Still the saviours are really seen ahead of time. Can new developements in alternative energy make it bigger than the IT revolution? Can new treatments reduce the cost of chronic care for the aging? Aside from simple policy changes that could make life easier such as sane tax, health care, and employment policy.

The problem is that for these things to happen on large scale you need to loosen capital markets and create a growing economy built around real economic activity, this to allow for the support the sane tax policy. Right now we are just bailing water trying to keep the boat afloat, and the previously mentioned issues, things like demographics and issues having to do with global warming and resource shortages are going to make it very difficult to get past that bailing water point. The potential for the good to happen has to buck such a spiral of downturn that it is almost hard to imagine.

I heard something the other day which I found interesting, it was from one of these people arguing for sustainability and I didn't follow up on their arguments to verify the rhetoric, still...They said that the U.S. has a carbon footprint of about five planets, meaning that if everyone lived the way people here do it would take five planets of resources to allow that. O.k. no big surprise for me there, but they also said that Europeans have a carbon footprint of about half that, or two and a half planets. Now that surprises me. And while I am sure some of you out there know enough about such things to argue the real ratios the point for me is what are the implications of this on global economics, particulary growth. Oh sure, alternative "green" indsutries create economic opportunity, but we are still talking about stuff here. Plain stuff. And how there isn't enough stuff to allow for the continuation of the level of consumption which powers the economic models we are pursuing. That stuff may just be potable water, or copper, or wheat, or wood, or cotten, or affordable syringes, but the stuff isn't there. We may learn to live simpler and better, but the economic models have to take a beating in the process.

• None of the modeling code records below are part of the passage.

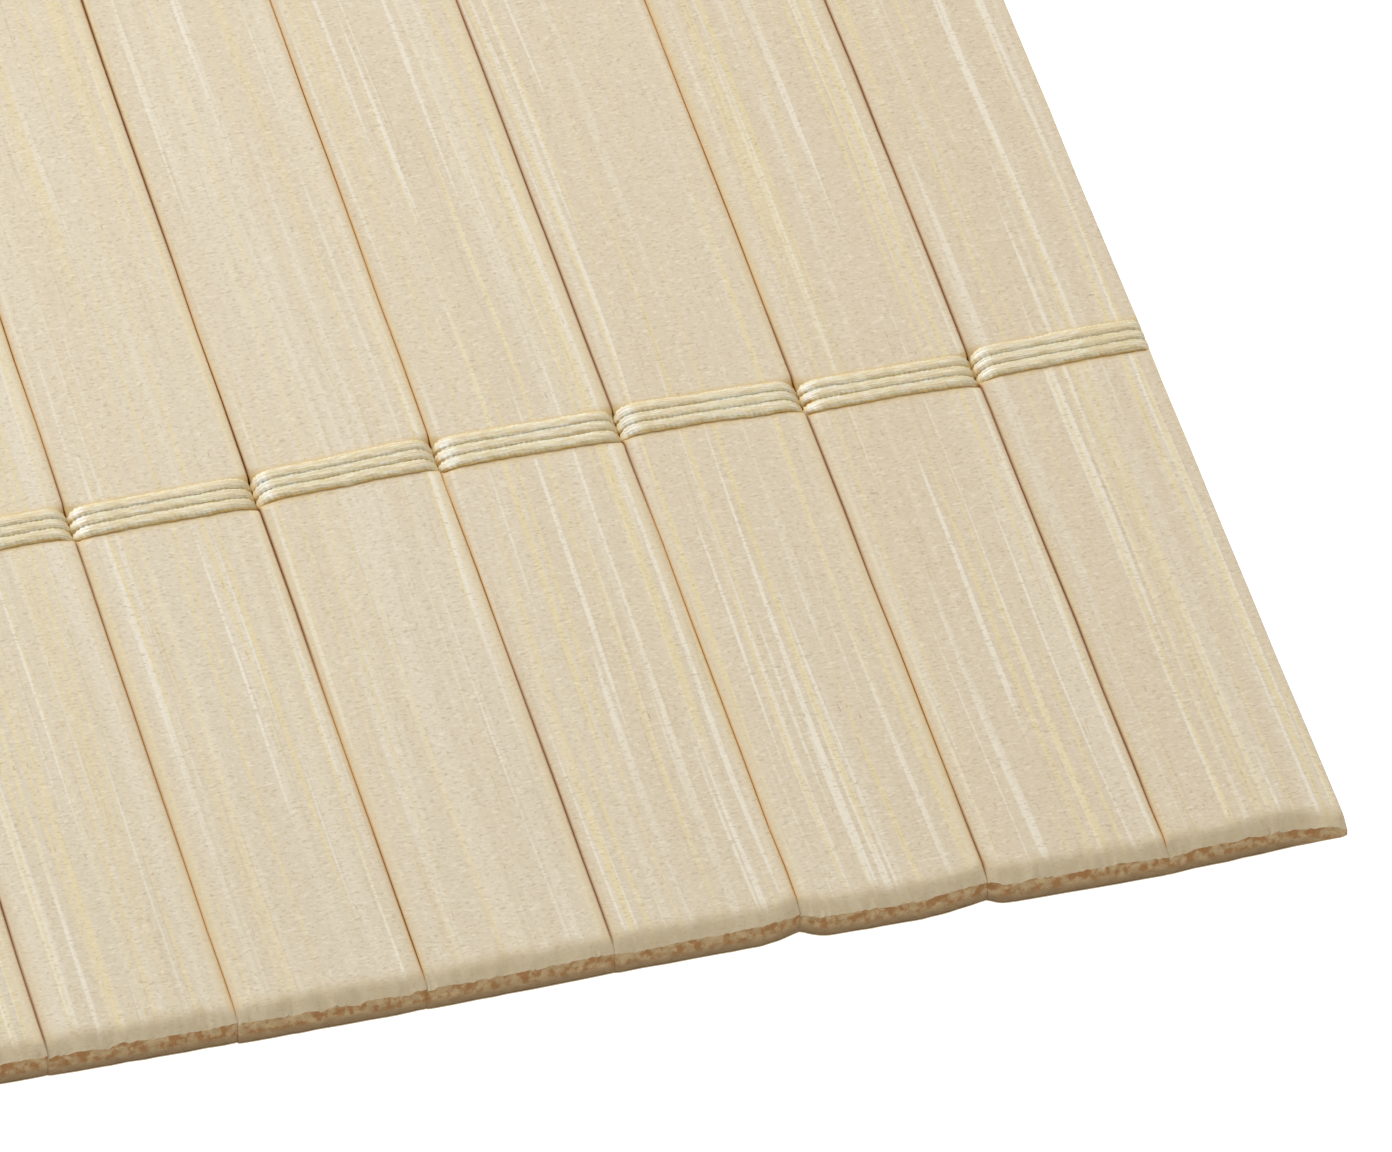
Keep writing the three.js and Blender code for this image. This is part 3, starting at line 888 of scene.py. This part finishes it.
def slat_gaps():
    """X of each gap between slats, with the two outer edges of the mat, in millimetres."""
    boxes = [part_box(node) for node in SLATS]
    edges = [(a.x / MM, b.x / MM) for a, b in boxes]
    between = [(edges[i][1] + edges[i + 1][0]) / 2 for i in range(len(edges) - 1)]
    return [edges[0][0], *between, edges[-1][1]]


# The floor, the lights and the camera


def make_floor():
    bm = bmesh.new()
    bmesh.ops.create_grid(bm, x_segments=1, y_segments=1, size=FLOOR_SIZE)
    mesh = bpy.data.meshes.new("floor")
    bm.to_mesh(mesh)
    bm.free()
    m = NodeMaterial("white table")
    white = m.finish(
        Base_Color=(0.25, 0.25, 0.25, 1.0),
        Roughness=0.9,
        Emission_Color=(1.0, 1.0, 1.0, 1.0),
        Emission_Strength=1.0,
    )
    mesh.materials.append(white)
    floor = bpy.data.objects.new("floor", mesh)
    bpy.context.scene.collection.objects.link(floor)


def make_light(name, place, aim, size, power, tint):
    data = bpy.data.lights.new(name, "AREA")
    data.shape = "SQUARE"
    data.size = size
    data.energy = power
    data.color = tint
    light = bpy.data.objects.new(name, data)
    light.location = place
    light.rotation_euler = (Vector(aim) - Vector(place)).to_track_quat("-Z", "Y").to_euler()
    bpy.context.scene.collection.objects.link(light)


def make_lights():
    aim = (0.1, -0.1, 0.0)
    make_light("window", (-0.34, 0.72, 0.7), aim, 0.8, 11.5, (0.96, 0.98, 1.03))
    make_light("ceiling", (0.2, 0.3, 2.4), aim, 2.2, 16.0, (1.0, 1.0, 1.0))
    make_light("front", (0.6, -1.9, 0.8), aim, 1.2, 2.4, (1.0, 0.98, 0.94))
    world = bpy.data.worlds.new("studio")
    world.use_nodes = True
    world.node_tree.nodes["Background"].inputs["Color"].default_value = (1.0, 1.0, 1.0, 1.0)
    world.node_tree.nodes["Background"].inputs["Strength"].default_value = 0.42
    bpy.context.scene.world = world
    bpy.context.scene.view_settings.view_transform = "Standard"


def make_camera():
    azimuth = math.radians(CAMERA_AZIMUTH)
    elevation = math.radians(CAMERA_ELEVATION)
    back = Vector(
        (
            math.sin(azimuth) * math.cos(elevation),
            -math.cos(azimuth) * math.cos(elevation),
            math.sin(elevation),
        )
    )
    aim = Vector((MAT_RIGHT - AIM_FROM_RIGHT_EDGE, MAT_FRONT + AIM_FROM_FRONT, SLAT_TOP)) * MM
    data = bpy.data.cameras.new("camera")
    data.lens = CAMERA_LENS
    data.sensor_width = 36.0
    data.clip_start = 0.05
    data.clip_end = 20.0
    camera = bpy.data.objects.new("camera", data)
    camera.location = aim + back * CAMERA_DISTANCE * MM
    camera.rotation_euler = (-back).to_track_quat("-Z", "Y").to_euler()
    bpy.context.scene.collection.objects.link(camera)
    bpy.context.scene.camera = camera


make_camera()
make_floor()
make_lights()

gaps = slat_gaps()
drift_rngs = [np.random.default_rng(DRIFT_SEED + number) for number in range(len(CORD_ROWS))]
drifts = [row_drift(gaps, rng) for rng in drift_rngs]

slat_materials = [bamboo_face(), bamboo_end(), bamboo_wall()]
for number, node in enumerate(SLATS, start=1):
    make_slat(node, number, slat_materials, drifts)

cord_material = cotton_cord()
for number, node in enumerate(CORD_ROWS, start=1):
    make_cord_row(node, number, gaps, cord_material, drifts[number - 1])
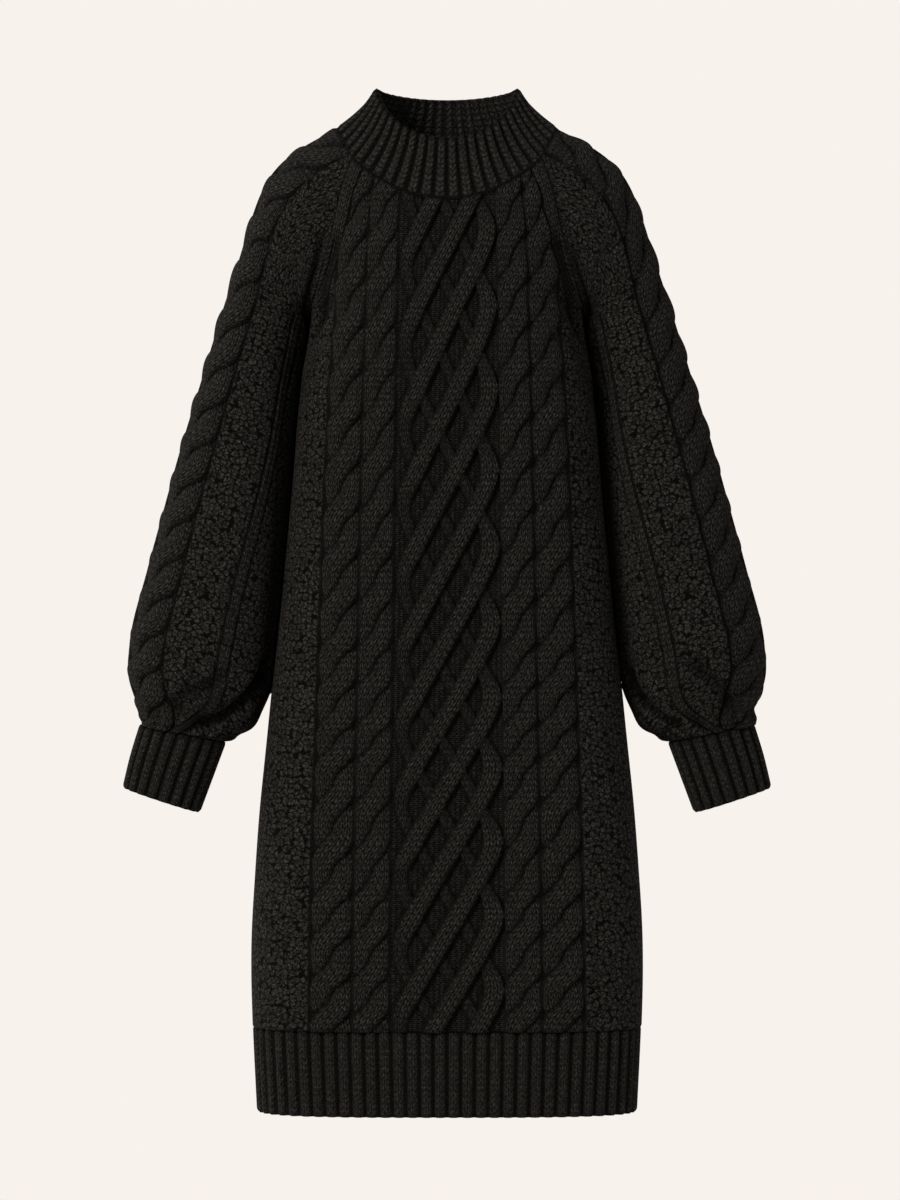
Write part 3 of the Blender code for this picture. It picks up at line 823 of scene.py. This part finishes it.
def cable_places(grid, turns, around):
    """How far round and how far down the middle of a sleeve's cable lies, row by row."""
    share = np.clip(np.arange(len(grid)) / CAP_ROWS, 0, 1)
    turn = CABLE_TURN_AT_NECK + (CABLE_TURN - CABLE_TURN_AT_NECK) * smooth(0, 1, share)
    middle = np.array([np.interp(place, turns, row) for place, row in zip(turn, around)])
    line = np.array([at_lengths(row, turns, np.array([place]))[0] for place, row in zip(turn, grid)])
    down = lengths_along(line)
    return middle[:, None], (down - down[CAP_ROWS])[:, None]


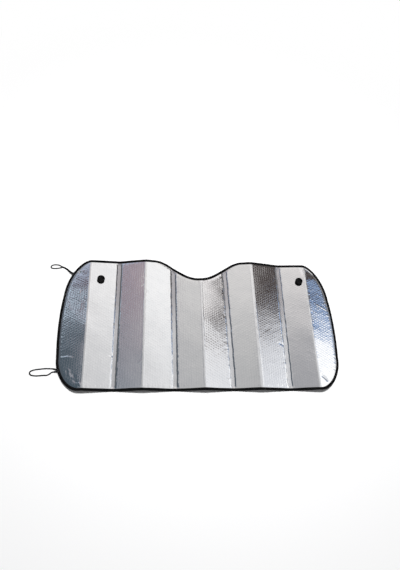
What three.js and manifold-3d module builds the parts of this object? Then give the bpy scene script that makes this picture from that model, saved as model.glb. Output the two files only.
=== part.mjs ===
// Windscreen sunshade: a pleated sheet of bubble foil with a sewn edge binding, two suction cups
// and two elastic loops. It lies open on its valley creases, front up, in millimetres with +Z up.
// X runs across the pleats and +Y points to the edge with the mirror notch.
import * as THREE from 'three';
import Module from 'manifold-3d';
import { mergeVertices } from 'three/addons/utils/BufferGeometryUtils.js';

const wasm = await Module();
wasm.setup();

// Pleats, measured on the flat sheet
const pleatCount = 10;
const pleatPitch = 130; // from one crease to the next
const endPleat = 121; // from the outermost ridge to the cut edge
const pleatRise = 20; // a ridge above a valley
const valleyBand = 14; // heat pressed band along a valley crease
const ridgeBand = 6; // heat pressed band along a ridge crease
const bandShoulder = 3; // width over which the bubbles flatten beside a band

// Sheet
const sheetThickness = 4; // bubble film between two foil skins
const pressedThickness = 1.8; // the sheet in a pressed band
const rimThickness = 1.4; // the sheet crushed under the binding
const sheetHeight = 628; // from the bottom edge to the shoulders of the notch

// Outline of the flat sheet
const bottomCornerRun = 111;
const bottomCornerRise = 143;
const bottomCornerFullness = 0.5;
const sideInsetBelow = 5.5; // the side at the bottom corner, in from the widest place
const sideInsetAbove = 10.5; // the side at the top corner, in from the widest place
const sideBow = 8.5; // how far the curve's handle lies outside the widest place
const widestBelowMiddle = 3;
const topCornerRun = 133;
const topCornerDrop = 188;
const topCornerFullness = 0.5;
const topCornerLean = 6;
const topCrown = 10; // the shoulders of the notch above the top corners
const notchHalfWidth = 213;
const notchDepth = 94.5;
const notchFullness = 0.37;
const curveSteps = 14; // straight facets of one curve of the outline

// Edge binding, a folded tape
const bindingWidth = 11; // seen on each side of the sheet
const tapeThickness = 0.8;
const seatGap = 0.3; // between pieces that touch

// Suction cups, pushed through punched holes
const cupFromRidge = 40.4; // along the flat sheet, from the outermost ridge towards the middle
const cupOffset = 13; // both holes are punched this far to the right of even places
const cupSkew = 3.7; // the left hole is punched this far too low and the right one too high
const cupFromTop = 104.6; // down from the shoulders of the notch
const cupRimRadius = 17.5;
const cupHeight = 10.4; // the rim above the front of the sheet
const cupLipWidth = 1.8; // flat ring of the rim
const cupLipThickness = 0.9;
const cupFloor = 4.5; // the middle of the hollow above the front of the sheet
const neckRadius = 3.8;
const collarRadius = 7;
const collarThickness = 1.6;
const headRadius = 6.5; // the button behind the sheet
const headHeight = 5.5;
const cupSegments = 48;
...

Earlier issues were just structural, as much as funding entitlement programs may just be structural no matter how daunting they seem. But there are real problems which must be dealth with at a time when capital markets are in tatters, and will remain so unless the miracle of vibrant growth returns.

So while comparisons to earlier scenarios may give us signposts as to what is sane policy now, e.g. how dangerous inflation can be to economic stability, we must be fully aware of what historic porportions our problems now are.

As for how this impacts the election I think a real wild card there is the complete break from previous administrations we see. McCain may be the ideological stepchild of Bush but he is seperated enough from the status quo to strongly appeal to independents. I think the election is wide open at this point, and I don't believe the failures of Bush will weigh too heavily on who gets elected. November is a million years away in political terms, heck Gore squandered all the gains of those Clinton years by simply being smarmy and condescending during debates. All it takes is something simple like that on either side to turn the election.